**Data block:**
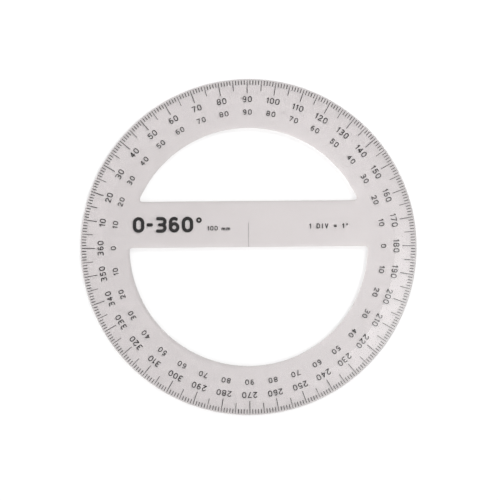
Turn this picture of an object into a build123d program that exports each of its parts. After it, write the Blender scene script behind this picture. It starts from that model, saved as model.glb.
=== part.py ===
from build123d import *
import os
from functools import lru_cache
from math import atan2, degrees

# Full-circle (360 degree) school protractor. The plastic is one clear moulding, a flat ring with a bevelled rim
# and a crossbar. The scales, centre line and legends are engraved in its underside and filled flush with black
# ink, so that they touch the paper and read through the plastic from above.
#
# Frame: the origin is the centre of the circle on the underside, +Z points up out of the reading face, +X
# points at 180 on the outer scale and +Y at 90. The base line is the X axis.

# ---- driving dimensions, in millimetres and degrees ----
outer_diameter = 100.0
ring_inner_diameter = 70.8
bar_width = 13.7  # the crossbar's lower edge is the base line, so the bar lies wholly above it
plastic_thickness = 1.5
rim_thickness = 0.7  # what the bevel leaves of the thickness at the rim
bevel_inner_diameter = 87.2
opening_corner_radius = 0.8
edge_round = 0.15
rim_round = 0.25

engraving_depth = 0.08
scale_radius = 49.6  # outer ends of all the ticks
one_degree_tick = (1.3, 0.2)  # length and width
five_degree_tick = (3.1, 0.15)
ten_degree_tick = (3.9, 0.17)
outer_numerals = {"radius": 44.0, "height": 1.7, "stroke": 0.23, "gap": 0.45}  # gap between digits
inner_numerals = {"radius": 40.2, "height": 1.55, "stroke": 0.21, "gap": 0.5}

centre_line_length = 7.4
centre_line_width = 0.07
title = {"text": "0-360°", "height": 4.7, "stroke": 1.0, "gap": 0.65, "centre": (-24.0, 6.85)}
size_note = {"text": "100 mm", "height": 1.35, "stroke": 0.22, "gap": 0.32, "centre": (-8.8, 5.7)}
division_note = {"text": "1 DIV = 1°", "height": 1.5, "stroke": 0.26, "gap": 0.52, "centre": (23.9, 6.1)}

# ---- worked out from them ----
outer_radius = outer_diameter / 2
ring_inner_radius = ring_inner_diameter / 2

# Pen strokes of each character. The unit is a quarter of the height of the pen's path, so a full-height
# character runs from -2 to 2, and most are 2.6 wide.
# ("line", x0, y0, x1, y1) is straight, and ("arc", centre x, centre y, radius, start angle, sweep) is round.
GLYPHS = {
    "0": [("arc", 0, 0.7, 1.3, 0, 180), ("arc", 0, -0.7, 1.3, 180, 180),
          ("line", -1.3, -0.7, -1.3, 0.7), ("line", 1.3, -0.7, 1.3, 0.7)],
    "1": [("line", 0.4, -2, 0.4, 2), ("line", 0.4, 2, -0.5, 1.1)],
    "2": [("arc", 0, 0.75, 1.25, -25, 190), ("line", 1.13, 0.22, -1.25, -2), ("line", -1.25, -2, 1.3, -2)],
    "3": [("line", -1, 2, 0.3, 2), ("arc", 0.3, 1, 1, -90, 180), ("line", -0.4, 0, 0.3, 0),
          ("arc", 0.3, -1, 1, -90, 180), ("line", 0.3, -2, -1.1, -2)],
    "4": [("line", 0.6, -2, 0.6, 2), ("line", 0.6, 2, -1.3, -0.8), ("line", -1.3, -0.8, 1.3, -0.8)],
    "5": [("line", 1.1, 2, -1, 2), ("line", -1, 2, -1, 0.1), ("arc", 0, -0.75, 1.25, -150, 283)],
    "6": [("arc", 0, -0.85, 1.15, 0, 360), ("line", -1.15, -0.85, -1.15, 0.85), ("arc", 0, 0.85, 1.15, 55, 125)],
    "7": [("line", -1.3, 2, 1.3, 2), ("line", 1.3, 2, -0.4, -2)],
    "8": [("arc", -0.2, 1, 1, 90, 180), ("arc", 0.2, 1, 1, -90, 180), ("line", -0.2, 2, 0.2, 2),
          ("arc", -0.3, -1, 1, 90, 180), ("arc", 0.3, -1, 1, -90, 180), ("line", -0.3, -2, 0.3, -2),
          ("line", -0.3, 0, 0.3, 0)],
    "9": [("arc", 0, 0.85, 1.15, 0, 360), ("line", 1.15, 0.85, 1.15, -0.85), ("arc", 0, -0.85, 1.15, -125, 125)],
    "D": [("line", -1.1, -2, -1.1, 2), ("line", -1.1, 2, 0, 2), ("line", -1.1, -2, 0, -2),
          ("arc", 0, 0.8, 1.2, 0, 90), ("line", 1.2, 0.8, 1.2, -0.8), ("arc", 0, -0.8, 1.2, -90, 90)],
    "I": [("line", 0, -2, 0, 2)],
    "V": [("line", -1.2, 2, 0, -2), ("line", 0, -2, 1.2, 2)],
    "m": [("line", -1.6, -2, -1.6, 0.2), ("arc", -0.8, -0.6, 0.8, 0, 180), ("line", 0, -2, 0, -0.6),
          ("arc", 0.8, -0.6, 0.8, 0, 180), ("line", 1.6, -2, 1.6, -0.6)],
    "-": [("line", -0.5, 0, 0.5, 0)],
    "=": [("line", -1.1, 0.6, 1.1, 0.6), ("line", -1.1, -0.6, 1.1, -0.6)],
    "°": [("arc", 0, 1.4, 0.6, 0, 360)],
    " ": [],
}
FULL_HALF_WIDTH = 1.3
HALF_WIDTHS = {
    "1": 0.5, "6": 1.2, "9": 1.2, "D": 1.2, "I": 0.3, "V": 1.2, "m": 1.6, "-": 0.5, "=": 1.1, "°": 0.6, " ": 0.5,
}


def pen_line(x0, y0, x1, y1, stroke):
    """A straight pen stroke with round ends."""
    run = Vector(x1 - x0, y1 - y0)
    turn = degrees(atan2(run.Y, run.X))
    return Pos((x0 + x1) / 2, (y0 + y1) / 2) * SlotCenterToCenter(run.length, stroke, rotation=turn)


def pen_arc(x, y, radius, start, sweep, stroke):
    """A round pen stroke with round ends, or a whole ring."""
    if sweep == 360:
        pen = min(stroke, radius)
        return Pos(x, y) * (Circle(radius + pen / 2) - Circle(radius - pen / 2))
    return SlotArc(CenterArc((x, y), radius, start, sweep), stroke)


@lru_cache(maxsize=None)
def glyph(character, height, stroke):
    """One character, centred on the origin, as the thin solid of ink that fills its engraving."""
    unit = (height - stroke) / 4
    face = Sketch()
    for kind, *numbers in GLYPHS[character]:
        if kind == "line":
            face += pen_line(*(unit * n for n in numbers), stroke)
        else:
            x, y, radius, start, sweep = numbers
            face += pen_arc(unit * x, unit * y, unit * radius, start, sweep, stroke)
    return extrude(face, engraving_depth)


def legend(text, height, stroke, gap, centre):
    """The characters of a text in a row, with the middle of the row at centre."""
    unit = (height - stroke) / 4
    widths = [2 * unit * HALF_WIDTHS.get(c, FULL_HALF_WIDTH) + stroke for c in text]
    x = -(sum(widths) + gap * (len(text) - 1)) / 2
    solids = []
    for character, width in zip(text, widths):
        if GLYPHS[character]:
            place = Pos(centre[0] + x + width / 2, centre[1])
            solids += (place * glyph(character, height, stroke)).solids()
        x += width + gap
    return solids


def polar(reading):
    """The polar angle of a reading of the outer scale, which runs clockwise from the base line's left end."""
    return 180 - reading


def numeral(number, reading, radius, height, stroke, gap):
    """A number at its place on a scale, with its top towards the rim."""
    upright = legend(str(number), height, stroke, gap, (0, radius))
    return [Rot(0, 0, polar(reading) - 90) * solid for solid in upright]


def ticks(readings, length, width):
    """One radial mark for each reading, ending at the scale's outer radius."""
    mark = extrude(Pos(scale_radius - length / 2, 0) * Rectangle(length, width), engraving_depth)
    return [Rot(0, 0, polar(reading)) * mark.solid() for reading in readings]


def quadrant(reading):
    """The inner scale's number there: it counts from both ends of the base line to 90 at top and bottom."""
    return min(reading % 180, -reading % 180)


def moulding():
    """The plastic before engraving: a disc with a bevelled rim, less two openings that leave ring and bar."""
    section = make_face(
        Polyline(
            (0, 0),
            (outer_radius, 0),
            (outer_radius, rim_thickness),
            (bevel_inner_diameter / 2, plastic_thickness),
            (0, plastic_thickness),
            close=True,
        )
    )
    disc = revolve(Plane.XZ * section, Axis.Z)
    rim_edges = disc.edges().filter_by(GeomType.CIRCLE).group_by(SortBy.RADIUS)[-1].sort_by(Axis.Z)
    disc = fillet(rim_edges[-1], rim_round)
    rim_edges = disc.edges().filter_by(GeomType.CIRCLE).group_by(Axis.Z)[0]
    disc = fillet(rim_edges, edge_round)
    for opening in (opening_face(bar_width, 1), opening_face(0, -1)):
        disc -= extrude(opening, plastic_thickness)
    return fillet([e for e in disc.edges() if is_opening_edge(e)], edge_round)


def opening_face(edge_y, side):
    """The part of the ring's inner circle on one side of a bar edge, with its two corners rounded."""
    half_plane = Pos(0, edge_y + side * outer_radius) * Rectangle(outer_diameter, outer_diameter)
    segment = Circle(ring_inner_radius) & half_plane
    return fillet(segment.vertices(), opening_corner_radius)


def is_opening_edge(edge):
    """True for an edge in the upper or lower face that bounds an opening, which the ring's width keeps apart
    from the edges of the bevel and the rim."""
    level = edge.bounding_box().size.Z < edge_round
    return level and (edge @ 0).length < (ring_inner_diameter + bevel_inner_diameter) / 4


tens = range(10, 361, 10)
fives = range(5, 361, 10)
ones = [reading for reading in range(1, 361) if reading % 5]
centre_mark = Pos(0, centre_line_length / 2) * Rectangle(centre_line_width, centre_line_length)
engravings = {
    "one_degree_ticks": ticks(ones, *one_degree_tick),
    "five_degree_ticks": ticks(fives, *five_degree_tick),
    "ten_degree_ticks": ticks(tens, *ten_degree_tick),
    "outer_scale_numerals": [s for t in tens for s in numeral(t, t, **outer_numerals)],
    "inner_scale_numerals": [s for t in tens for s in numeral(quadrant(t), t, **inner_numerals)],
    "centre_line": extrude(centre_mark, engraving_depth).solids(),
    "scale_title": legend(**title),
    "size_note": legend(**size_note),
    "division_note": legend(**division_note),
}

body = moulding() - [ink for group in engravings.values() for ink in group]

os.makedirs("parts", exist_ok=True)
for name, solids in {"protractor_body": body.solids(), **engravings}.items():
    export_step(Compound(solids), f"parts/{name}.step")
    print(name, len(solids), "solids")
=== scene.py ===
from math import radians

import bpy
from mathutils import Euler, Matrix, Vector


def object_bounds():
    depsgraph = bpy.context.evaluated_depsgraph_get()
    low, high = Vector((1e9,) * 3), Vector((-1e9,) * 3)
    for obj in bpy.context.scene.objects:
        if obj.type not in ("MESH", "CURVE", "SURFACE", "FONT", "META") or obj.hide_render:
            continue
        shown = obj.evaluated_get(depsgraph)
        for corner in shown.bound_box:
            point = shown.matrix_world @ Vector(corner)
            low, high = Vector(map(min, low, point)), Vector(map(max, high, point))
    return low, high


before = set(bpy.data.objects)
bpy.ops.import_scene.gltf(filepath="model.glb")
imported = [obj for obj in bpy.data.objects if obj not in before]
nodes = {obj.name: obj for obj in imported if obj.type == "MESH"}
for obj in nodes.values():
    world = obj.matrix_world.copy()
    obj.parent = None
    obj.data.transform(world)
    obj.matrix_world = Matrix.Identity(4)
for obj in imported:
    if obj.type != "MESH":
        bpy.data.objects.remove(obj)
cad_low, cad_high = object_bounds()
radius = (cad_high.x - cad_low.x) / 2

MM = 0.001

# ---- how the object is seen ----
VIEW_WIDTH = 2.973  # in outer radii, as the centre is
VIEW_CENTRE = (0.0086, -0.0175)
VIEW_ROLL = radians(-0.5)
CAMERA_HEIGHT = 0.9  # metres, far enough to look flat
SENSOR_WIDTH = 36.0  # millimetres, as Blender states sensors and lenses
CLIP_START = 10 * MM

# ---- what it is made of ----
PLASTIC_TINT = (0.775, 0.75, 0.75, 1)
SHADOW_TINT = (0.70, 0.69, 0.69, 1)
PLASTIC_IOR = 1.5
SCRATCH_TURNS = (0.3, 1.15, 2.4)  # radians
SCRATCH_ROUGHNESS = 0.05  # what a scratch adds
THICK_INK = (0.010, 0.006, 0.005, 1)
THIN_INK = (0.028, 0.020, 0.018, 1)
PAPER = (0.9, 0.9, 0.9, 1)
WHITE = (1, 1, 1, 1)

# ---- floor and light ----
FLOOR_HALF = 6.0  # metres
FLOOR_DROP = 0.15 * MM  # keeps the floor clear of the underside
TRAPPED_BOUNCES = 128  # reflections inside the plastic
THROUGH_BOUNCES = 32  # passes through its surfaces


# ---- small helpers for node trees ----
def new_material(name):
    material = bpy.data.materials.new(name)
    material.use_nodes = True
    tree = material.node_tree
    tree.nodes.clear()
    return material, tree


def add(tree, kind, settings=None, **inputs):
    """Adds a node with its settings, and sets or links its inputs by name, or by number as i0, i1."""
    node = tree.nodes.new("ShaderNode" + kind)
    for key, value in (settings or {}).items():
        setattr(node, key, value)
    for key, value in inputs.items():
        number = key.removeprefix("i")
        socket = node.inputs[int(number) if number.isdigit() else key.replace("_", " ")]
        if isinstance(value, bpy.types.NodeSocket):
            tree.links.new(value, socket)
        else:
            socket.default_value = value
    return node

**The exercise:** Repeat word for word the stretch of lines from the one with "body = moulding()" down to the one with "for corner in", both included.

**Exercise solution:**
body = moulding() - [ink for group in engravings.values() for ink in group]

os.makedirs("parts", exist_ok=True)
for name, solids in {"protractor_body": body.solids(), **engravings}.items():
    export_step(Compound(solids), f"parts/{name}.step")
    print(name, len(solids), "solids")
=== scene.py ===
from math import radians

import bpy
from mathutils import Euler, Matrix, Vector


def object_bounds():
    depsgraph = bpy.context.evaluated_depsgraph_get()
    low, high = Vector((1e9,) * 3), Vector((-1e9,) * 3)
    for obj in bpy.context.scene.objects:
        if obj.type not in ("MESH", "CURVE", "SURFACE", "FONT", "META") or obj.hide_render:
            continue
        shown = obj.evaluated_get(depsgraph)
        for corner in shown.bound_box:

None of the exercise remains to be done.